■ **WHAT IS REQUIRED**
Write out the full listing again, exactly as it stands.

■ **DATASET EXTRACT**
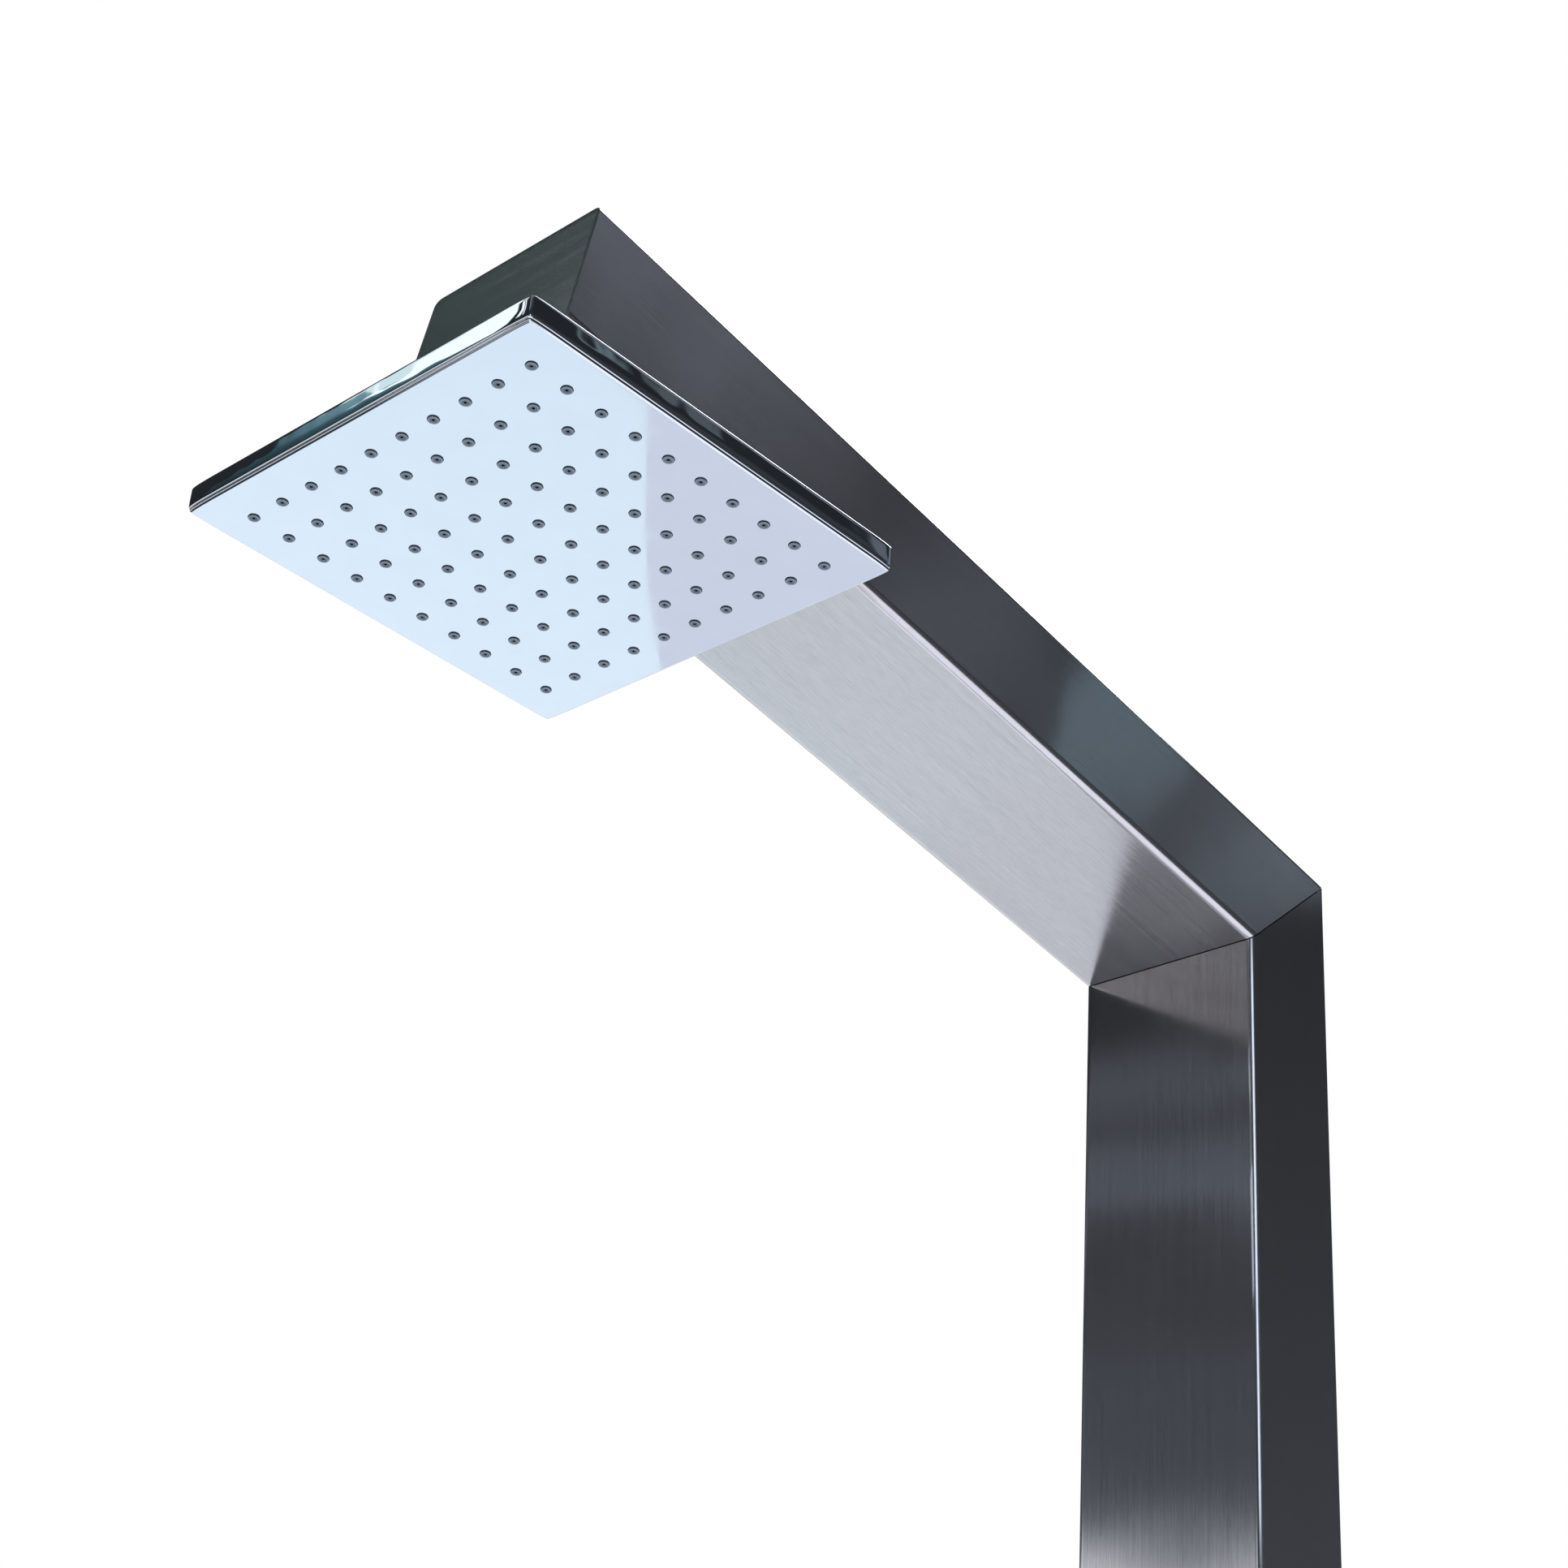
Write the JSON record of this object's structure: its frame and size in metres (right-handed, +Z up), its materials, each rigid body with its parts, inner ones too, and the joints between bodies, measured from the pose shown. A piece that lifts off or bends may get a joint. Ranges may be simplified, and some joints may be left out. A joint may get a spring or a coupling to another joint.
{
  "type": "outdoor shower",
  "caption": "Floor-standing outdoor shower: mitred rectangular tube column and arm, square ball-jointed rain head and single-lever mixer.",
  "frame": {"origin": "on the floor, at the centre of the four anchor holes and under the centre of the column", "axes": "+Z up along the column; the arm and the mixer face -Y; X across the column"},
  "size_m": [0.26, 0.6905, 2.2387],
  "materials": {
    "brushed_tube": "brushed along its length",
    "steel_plate": "bead blasted",
    "inner_steel": "mill finish",
    "chrome": "mirror polished",
    "brass": "machined",
    "rubber": "matt",
    "silicone": "satin",
    "white_plastic": "moulded",
    "ceramic": "lapped",
    "braid": "woven braid"
  },
  "bodies": {
    "frame": {"base_plate": "steel_plate", "foot_sleeve": "inner_steel", "foot_screws": "steel_plate", "column_tube": "brushed_tube", "knee_joiner": "inner_steel", "knee_screws": "steel_plate", "arm_tube": "brushed_tube", "arm_end_cap": "brushed_tube", "valve_body": "brass", "clamp_ring": "brass", "foam_gasket": "rubber", "wall_plate": "chrome", "dome_cover": "chrome", "cartridge_base": "white_plastic", "cartridge_housing": "white_plastic", "cartridge_nut": "brass", "port_seals": "rubber", "fixed_disc": "ceramic", "hot_hose": "braid", "cold_hose": "braid", "riser_hose": "braid", "hose_ferrules": "inner_steel", "hose_nuts": "brass", "supply_nuts": "brass", "hose_seals": "rubber", "elbow_fitting": "brass", "arm_nipple": "chrome", "nipple_locknut": "brass", "nipple_washer": "inner_steel", "flange_seal": "rubber", "swivel_ball": "chrome"},
    "rotor": {"cartridge_rotor": "white_plastic", "pivot_pin": "inner_steel"},
    "ceramic": {"disc_carrier": "white_plastic", "moving_disc": "ceramic"},
    "lever": {"lever_stem": "inner_steel", "lever_handle": "chrome", "grub_screw": "inner_steel", "lever_plug": "rubber"},
    "upper_seat": {"upper_ball_seat": "white_plastic"},
    "lower_seat": {"lower_ball_seat": "white_plastic"},
    "head": {"ball_nut": "chrome", "head_neck": "brass", "filter_screen": "inner_steel", "flow_regulator": "white_plastic", "head_shell": "chrome", "head_gasket": "rubber", "nozzle_mat": "silicone", "face_plate": "chrome"}
  },
  "joints": [
    {"name": "lever_turn", "type": "hinge", "parent": "frame", "child": "rotor", "pos_m": [0, -0.0325, 1.1], "axis": [0, -1, 0], "range_deg": [-50, 50]},
    {"name": "lever_lift", "type": "hinge", "parent": "rotor", "child": "lever", "pos_m": [0, -0.0565, 1.1], "axis": [-1, 0, 0], "range_deg": [0, 25]},
    {"name": "disc_slide", "type": "slide", "parent": "rotor", "child": "ceramic", "axis": [0, 0, -1], "range_m": [0, 0.0032]},
    {"name": "head_tilt", "type": "hinge", "parent": "frame", "child": "upper_seat", "pos_m": [0, -0.4605, 2.143], "axis": [1, 0, 0], "range_deg": [-24, 6]},
    {"name": "head_roll", "type": "hinge", "parent": "upper_seat", "child": "lower_seat", "pos_m": [0, -0.4605, 2.143], "axis": [0, 1, 0], "range_deg": [-15, 15]},
    {"name": "head_swivel", "type": "hinge", "parent": "lower_seat", "child": "head", "pos_m": [0, -0.4605, 2.143], "axis": [0, 0, 1], "continuous": true}
  ],
  "couplings": [
    {"joint": "disc_slide", "follows": "lever_lift", "m_per_rad": 0.007}
  ]
}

■ **EXERCISE OUTPUT**
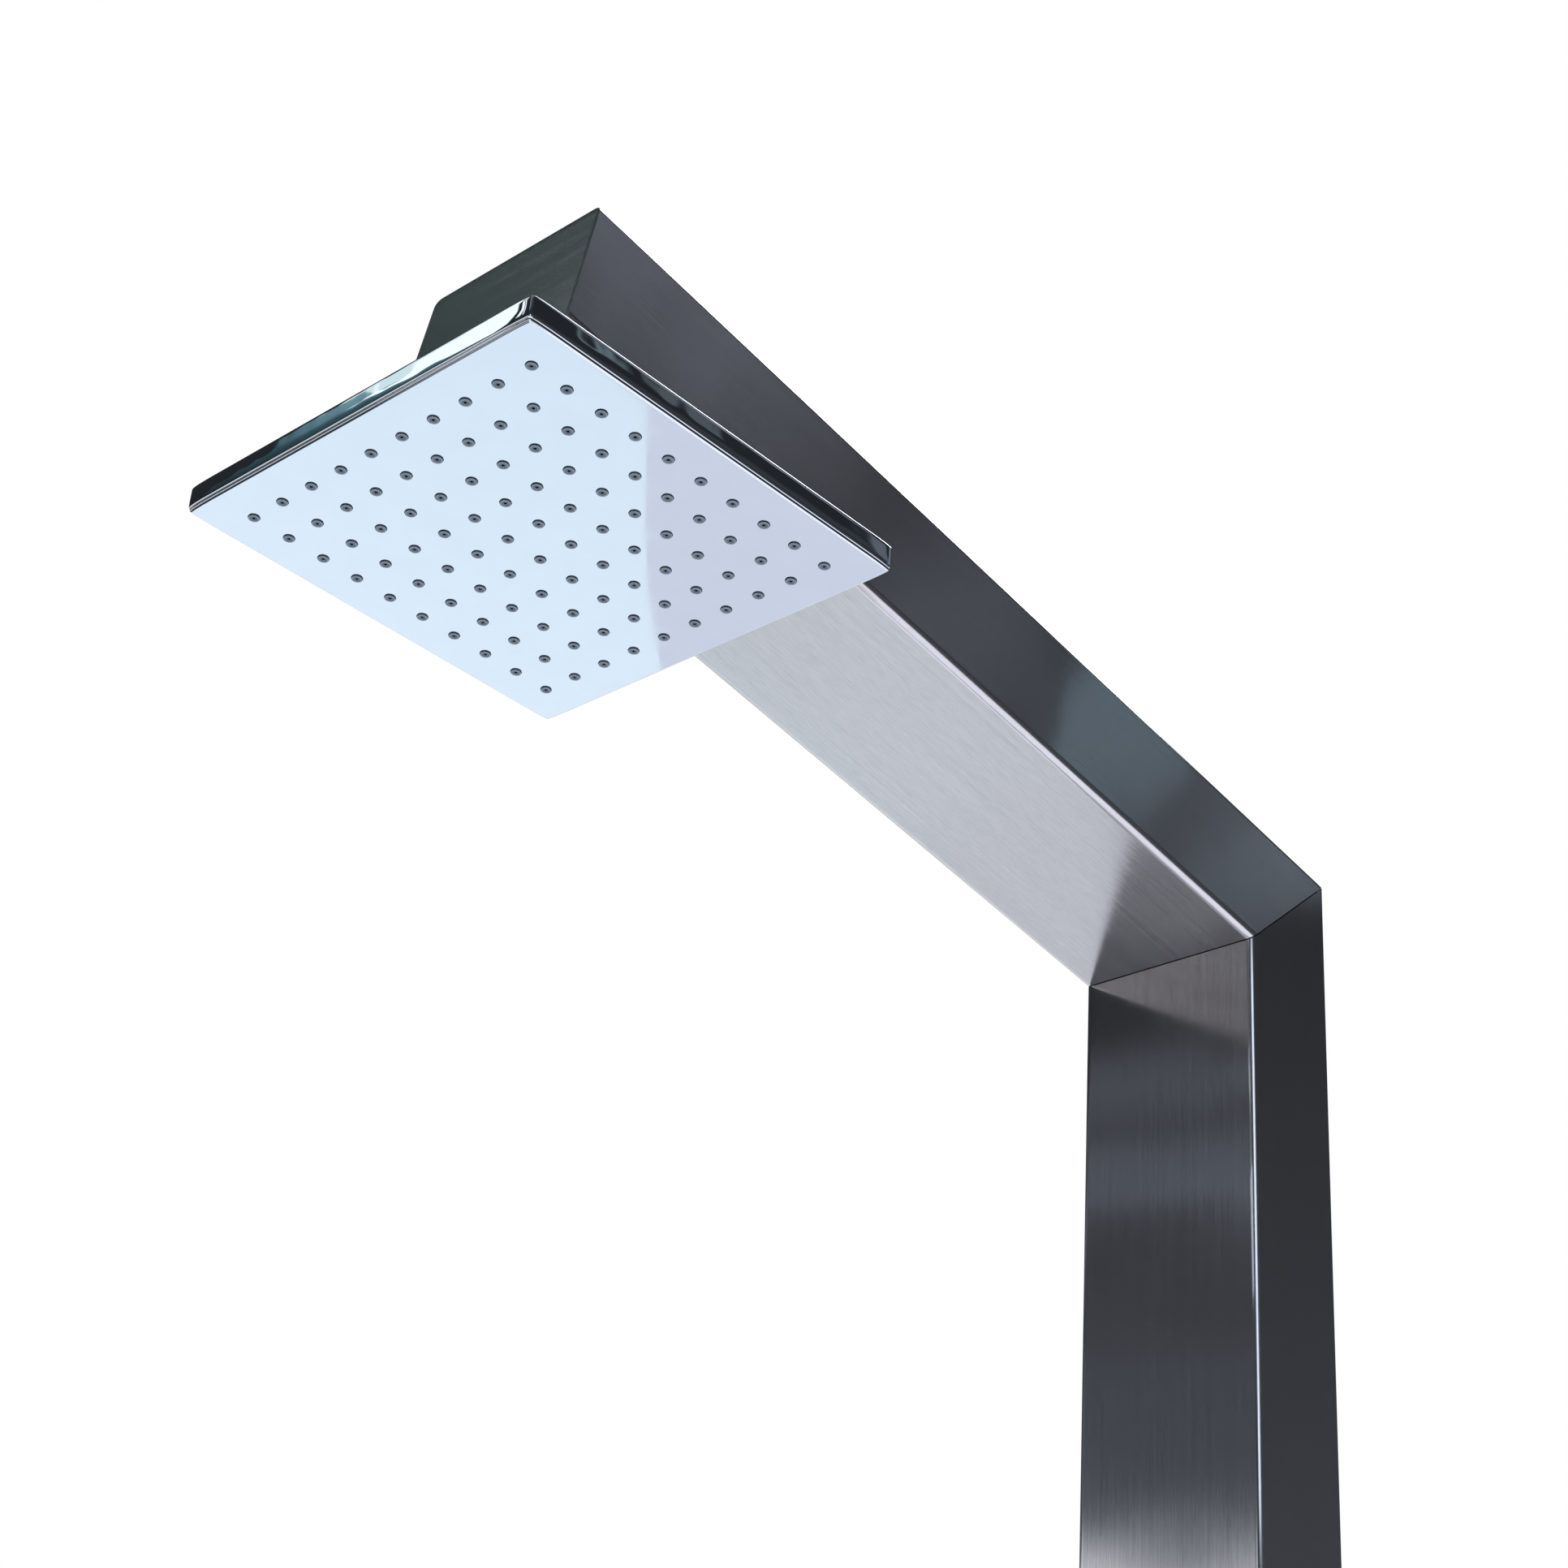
Write the JSON record of this object's structure: its frame and size in metres (right-handed, +Z up), its materials, each rigid body with its parts, inner ones too, and the joints between bodies, measured from the pose shown. A piece that lifts off or bends may get a joint. Ranges may be simplified, and some joints may be left out. A joint may get a spring or a coupling to another joint.
{
  "type": "outdoor shower",
  "caption": "Floor-standing outdoor shower: mitred rectangular tube column and arm, square ball-jointed rain head and single-lever mixer.",
  "frame": {"origin": "on the floor, at the centre of the four anchor holes and under the centre of the column", "axes": "+Z up along the column; the arm and the mixer face -Y; X across the column"},
  "size_m": [0.26, 0.6905, 2.2387],
  "materials": {
    "brushed_tube": "brushed along its length",
    "steel_plate": "bead blasted",
    "inner_steel": "mill finish",
    "chrome": "mirror polished",
    "brass": "machined",
    "rubber": "matt",
    "silicone": "satin",
    "white_plastic": "moulded",
    "ceramic": "lapped",
    "braid": "woven braid"
  },
  "bodies": {
    "frame": {"base_plate": "steel_plate", "foot_sleeve": "inner_steel", "foot_screws": "steel_plate", "column_tube": "brushed_tube", "knee_joiner": "inner_steel", "knee_screws": "steel_plate", "arm_tube": "brushed_tube", "arm_end_cap": "brushed_tube", "valve_body": "brass", "clamp_ring": "brass", "foam_gasket": "rubber", "wall_plate": "chrome", "dome_cover": "chrome", "cartridge_base": "white_plastic", "cartridge_housing": "white_plastic", "cartridge_nut": "brass", "port_seals": "rubber", "fixed_disc": "ceramic", "hot_hose": "braid", "cold_hose": "braid", "riser_hose": "braid", "hose_ferrules": "inner_steel", "hose_nuts": "brass", "supply_nuts": "brass", "hose_seals": "rubber", "elbow_fitting": "brass", "arm_nipple": "chrome", "nipple_locknut": "brass", "nipple_washer": "inner_steel", "flange_seal": "rubber", "swivel_ball": "chrome"},
    "rotor": {"cartridge_rotor": "white_plastic", "pivot_pin": "inner_steel"},
    "ceramic": {"disc_carrier": "white_plastic", "moving_disc": "ceramic"},
    "lever": {"lever_stem": "inner_steel", "lever_handle": "chrome", "grub_screw": "inner_steel", "lever_plug": "rubber"},
    "upper_seat": {"upper_ball_seat": "white_plastic"},
    "lower_seat": {"lower_ball_seat": "white_plastic"},
    "head": {"ball_nut": "chrome", "head_neck": "brass", "filter_screen": "inner_steel", "flow_regulator": "white_plastic", "head_shell": "chrome", "head_gasket": "rubber", "nozzle_mat": "silicone", "face_plate": "chrome"}
  },
  "joints": [
    {"name": "lever_turn", "type": "hinge", "parent": "frame", "child": "rotor", "pos_m": [0, -0.0325, 1.1], "axis": [0, -1, 0], "range_deg": [-50, 50]},
    {"name": "lever_lift", "type": "hinge", "parent": "rotor", "child": "lever", "pos_m": [0, -0.0565, 1.1], "axis": [-1, 0, 0], "range_deg": [0, 25]},
    {"name": "disc_slide", "type": "slide", "parent": "rotor", "child": "ceramic", "axis": [0, 0, -1], "range_m": [0, 0.0032]},
    {"name": "head_tilt", "type": "hinge", "parent": "frame", "child": "upper_seat", "pos_m": [0, -0.4605, 2.143], "axis": [1, 0, 0], "range_deg": [-24, 6]},
    {"name": "head_roll", "type": "hinge", "parent": "upper_seat", "child": "lower_seat", "pos_m": [0, -0.4605, 2.143], "axis": [0, 1, 0], "range_deg": [-15, 15]},
    {"name": "head_swivel", "type": "hinge", "parent": "lower_seat", "child": "head", "pos_m": [0, -0.4605, 2.143], "axis": [0, 0, 1], "continuous": true}
  ],
  "couplings": [
    {"joint": "disc_slide", "follows": "lever_lift", "m_per_rad": 0.007}
  ]
}